4. The continuous flow centrifuge rotor of claim 2 in which the sample inlet conduit is above the sample outlet conduit and the gradient conduit is below the sample outlet conduit and the upper distributor port is located to be in communication with the port of the sample inlet conduit and the lower distributor port is located to be in communication with the sample outlet port, and annular seals carried by the distributor, one between said distributor ports, one above the upper distributor port and one below said lower distributor port but above the gradient conduit port.
5. The continuous flow centrifuge rotor of claim 2 in which the sample inlet conduit is above the sample outlet conduit and the gradient outlet port is below said outlet conduit and the upper distributor port is located to be in communication with the port of the sample inlet conduit and the lower distributor port is located to be in communication with the port of the gradient conduit, and annular seals carried by, the distributor, one above the upper distributor port and two above said lower distributor port and spaced one above and one below the sample outlet port.
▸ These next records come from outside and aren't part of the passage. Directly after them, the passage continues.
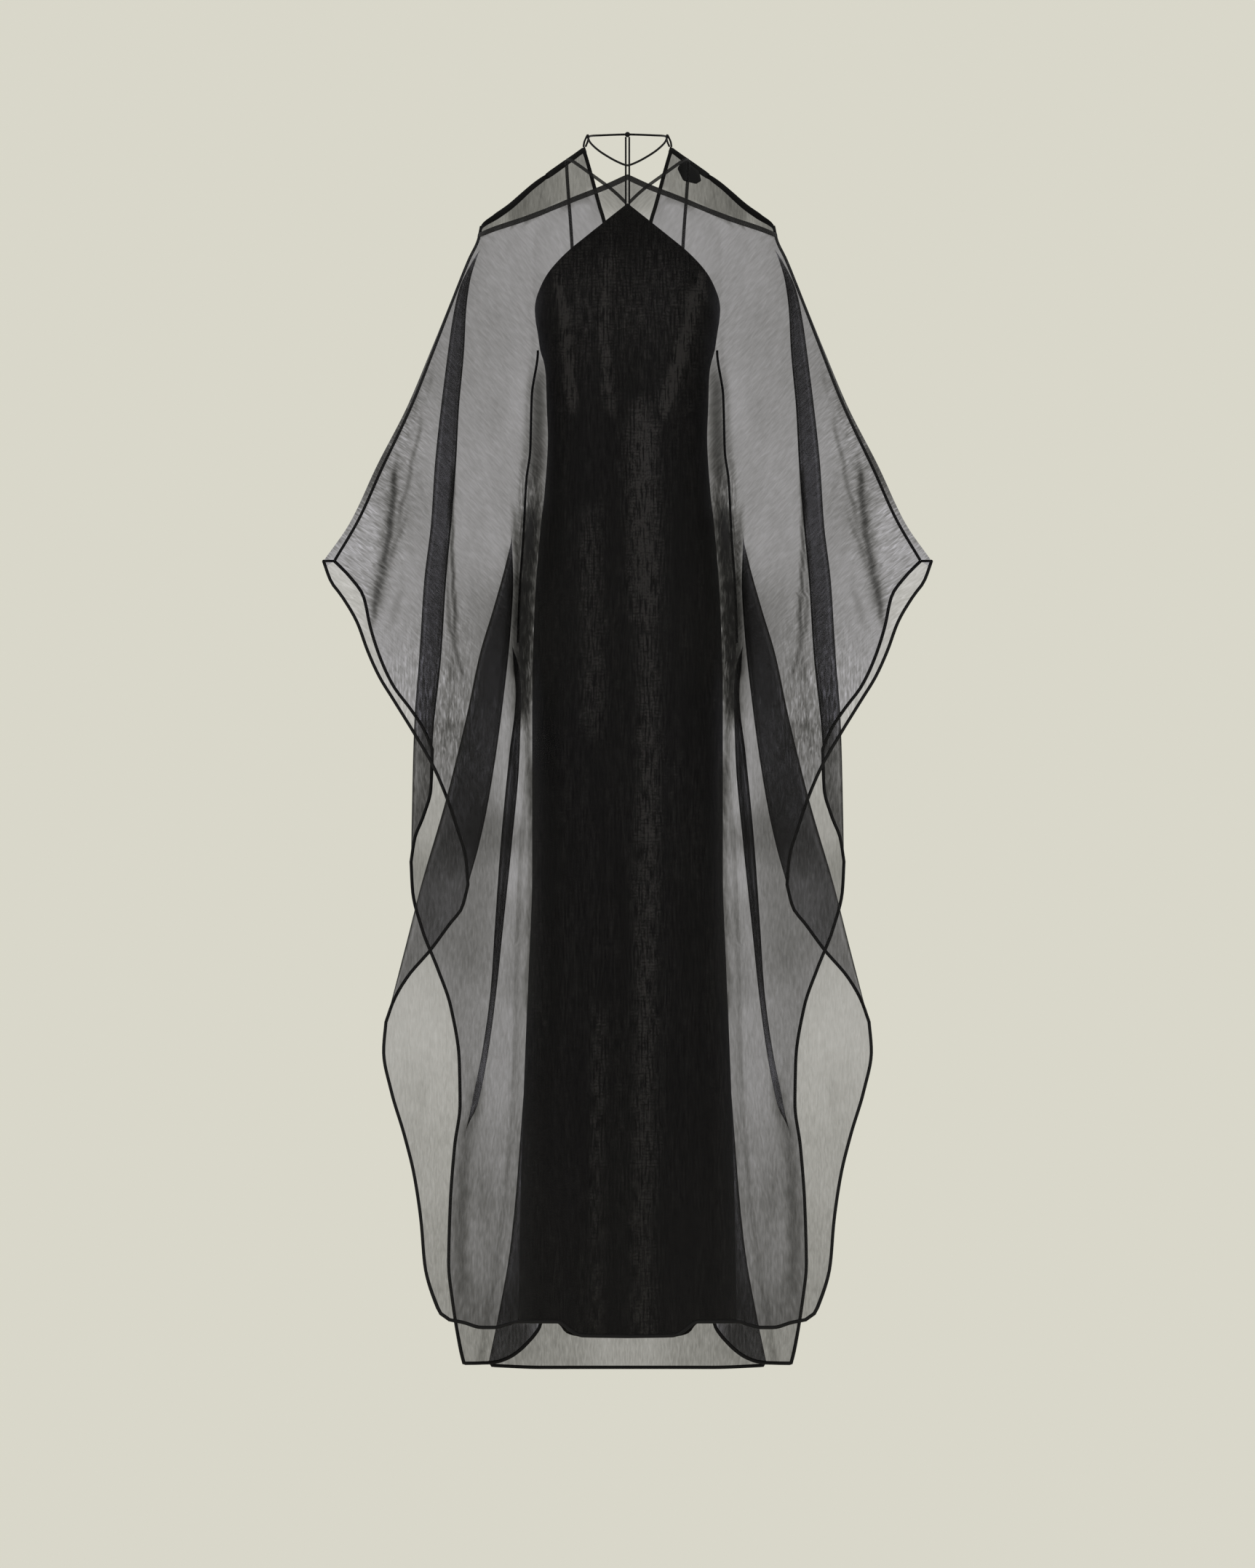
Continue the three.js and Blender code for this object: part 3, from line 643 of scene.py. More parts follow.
FRONT_DENSITY = SHARED_DENSITY + [
    ("neckline centre", 0, 80, 1.15),
    ("below the neckline", 45, 112, 0.85),
    ("chest", 97, 151, 0.88),
    ("shoulder", 155, 152, 0.88),
    ("side of the chest", 135, 232, 0.9),
    ("sleeve tip", 372, 550, 0.62),
    ("cuff tip", 381, 574, 0.3),
    ("cuff", 359, 612, 0.75),
    ("lower cuff", 323, 695, 0.8),
    ("outer hip", 300, 850, 0.65),
    ("outer thigh", 290, 1050, 1.2),
    ("outer calf", 275, 1160, 0.95),
    ("outer shin", 250, 1248, 1.2),
    ("outer ankle", 254, 1343, 1.45),
    ("outside the back's edge", 249, 1438, 1.75),
    ("hem", 150, 1560, 1.7),
    ("outer hem", 240, 1514, 2.0),
    ("centre hem", 0, 1560, 1.6),
]
# Inside the neckline the back yoke is given two to three times the density of flat cloth: painted shade on
# the inside of the back, darkest over the shoulder.
BACK_YOKE_DENSITY_AND_SHADE = [
    ("nape", 64, 38, 2.3),
    ("beside the nape", 75, 50, 2.0),
    ("upper back", 97, 66, 2.4),
    ("towards the shoulder", 121, 80, 2.85),
    ("shoulder blade", 135, 85, 3.2),
    ("over the shoulder", 149, 98, 3.2),
    ("past the shoulder", 164, 109, 1.8),
    ("shoulder point", 178, 116, 2.5),
]
BACK_DENSITY = SHARED_DENSITY + [
    ("between the shoulders", 45, 112, 0.9),
    ("shoulder blade", 97, 151, 0.85),
    ("shoulder", 155, 152, 0.9),
    ("side of the back", 135, 232, 0.85),
    ("sleeve tip", 372, 550, 0.8),
    ("cuff", 330, 640, 0.76),
    ("outer hip", 275, 830, 0.65),
    ("outer thigh", 258, 895, 1.4),
    ("outer knee", 272, 965, 2.25),
    ("hem", 110, 1592, 2.2),
    ("outer hem", 205, 1590, 2.1),
    ("centre hem", 0, 1592, 1.6),
]


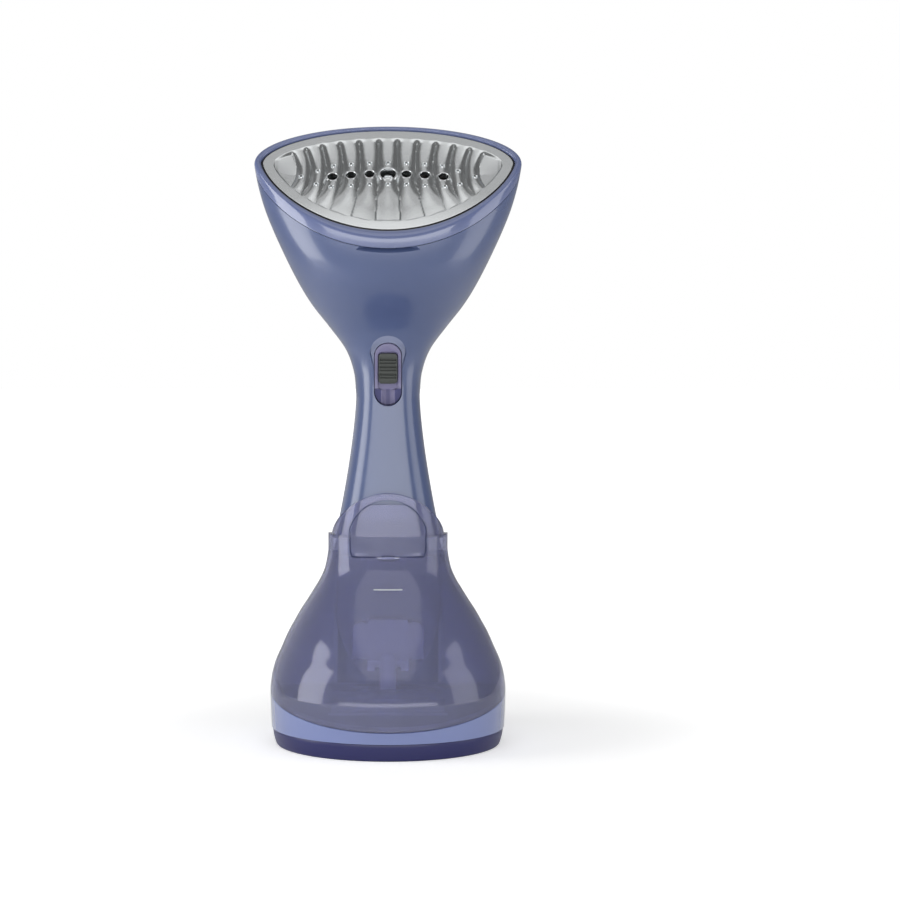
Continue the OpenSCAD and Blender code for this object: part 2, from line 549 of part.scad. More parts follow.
// Ribbed lock that slides on the trigger
module lock_slider() {
  color([0.29, 0.3, 0.28]) at_trigger() translate([0, lock_mid, 0]) difference() {
    union() {
      translate([0, 0, -2.4]) linear_extrude(height = 1.1) rounded(lock_width + 1.2, lock_length + 1.2, 2);
      translate([0, 0, -2]) linear_extrude(height = 3.6) rounded(lock_width, lock_length, 1.8);
      for (i = [-1, 0, 1]) translate([-lock_width / 2 + 0.7, i * 3.95 - 0.45, 1]) cube([lock_width - 1.4, 0.9, 1.4]);
    }
    for (i = [-1, 0, 1], j = [-1, 1]) translate([-lock_width / 2 + 0.7, i * 3.95 + j * 0.85 - 0.4, 1]) cube([lock_width - 1.4, 0.8, 3]);
  }
}
module trigger_spring() {
  color(silver) at_trigger() translate([0, spring_y, seat_n]) coil(3.2, 0.35, trig_back - seat_n - 0.05, 4);
}
// Inner frame that holds the pump, the switch and the board
chassis_half = handle_half_width - wall - 0.25;
// Shelf across the housing, as deep as back
module shelf(z, back) {
  translate([0, 0, z]) linear_extrude(height = 2.4) union() {
    intersection() {
      polygon([for (a = arc_front) let (p = body_pt(shoulder_z, a, wall + 0.3, col_semi)) [p[0], p[1]]]);
      translate([-50, handle_y - 5]) square([100, 30]);
    }
    intersection() {
      polygon([for (a = arc_rear) let (p = rear_pt(z + 2.4, a, wall + 0.3)) [p[0], p[1] + 0.25]]);
      translate([-chassis_half, handle_y - 0.01]) square([2 * chassis_half, back - handle_y]);
    }
  }
}
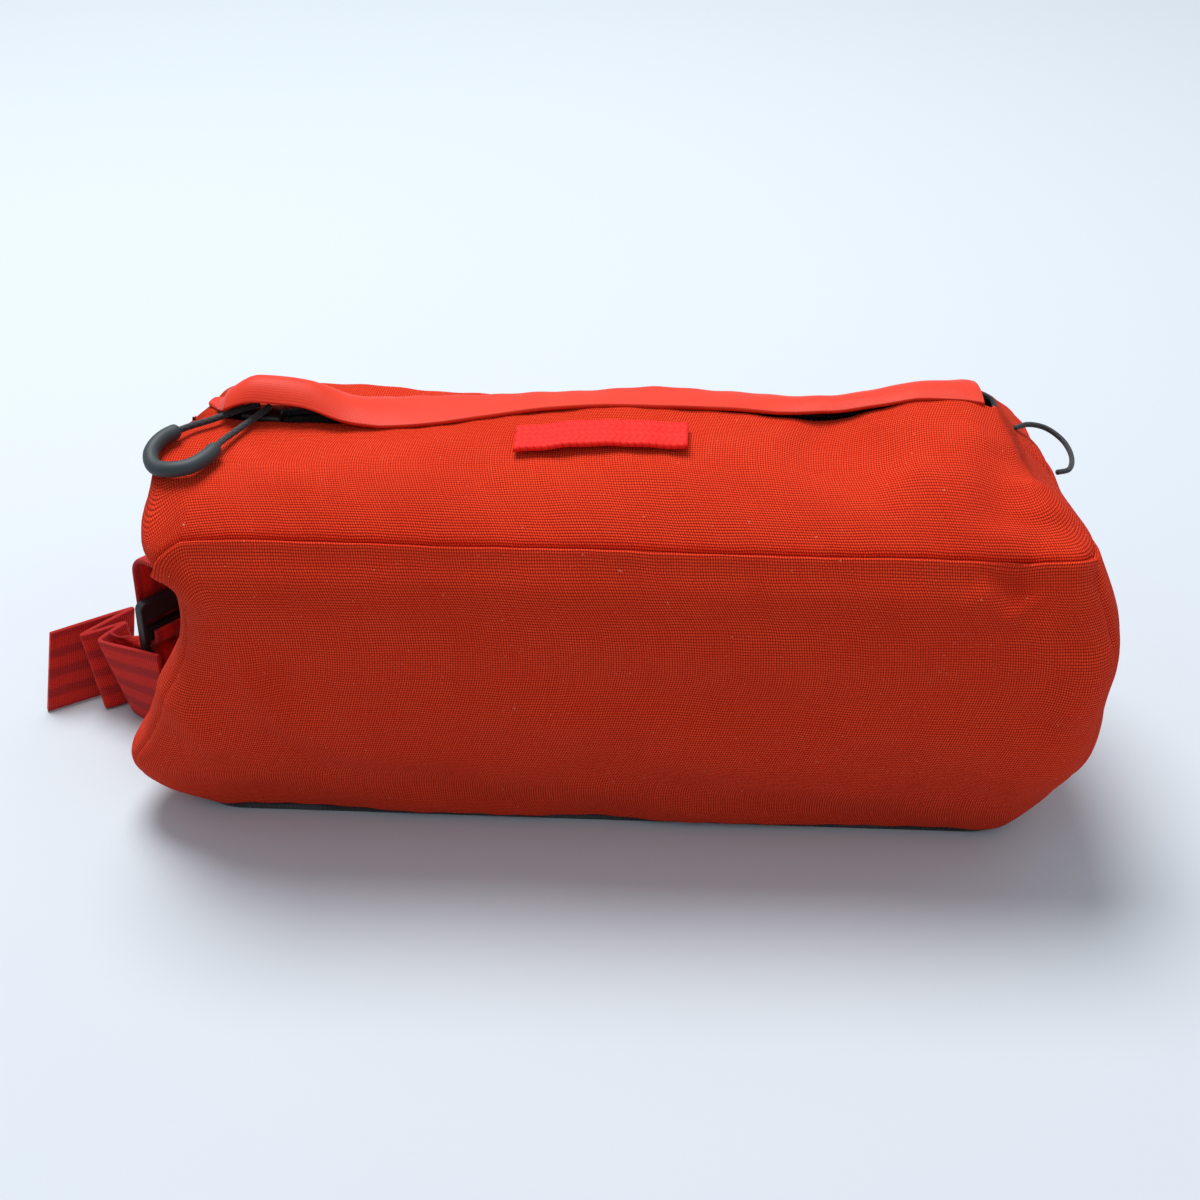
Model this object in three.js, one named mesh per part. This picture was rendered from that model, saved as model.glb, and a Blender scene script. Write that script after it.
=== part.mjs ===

V 6. In combination and for use in a continuous flow centrifuge rotor having a circular chamber in which there is an arbor having laterally opening ports vertically spaced from one another, a removable core and an edge loading ring member dimensioned to fit within said chamber, said core including a cylindrical member and an underlying plate of greater diameter and dimensioned to seat on the bottom of the chamber within said ring, said core having an axial opening receiving said arbor, said cylindrical member so dimensioned that its periphery is spaced from the ring member with the inner surface of the ring member, the periphery of the cylindrical member and the portion of the plate between the two members establishing a passageway for a gradient and a flowing sample, one member including a barrier blocking said passageway and establishing leading and trailing passageway ends with the passageway otherwise unobstructed and being substantially 360 in extent, said core member having an inlet conduit for the sample in communication with the inner side of the passageway at said trailing end, an outlet passage for the spent sample in communication with the inner side of the passageway at said leading end and said plate having at least one conduit for use in gradient entry and removal opening into said passageway adjacent said ring member, said core member conduits and said plate conduit having ports opening into said axial opening and being vertically spaced for communication with respective ones of the arbor ports.
10. The combination of claim 6 in which the gradient conduit of the core is a channel in the exposed surface of the underlying plate and closed when the core is within the chamber.
11. The combination of claim 6 and a second plate, the cylindrical member is between the plates and the sample inlet and outlet conduits are channels on opposite faces of the cylindrical member each closed by the appropriate one of the plates.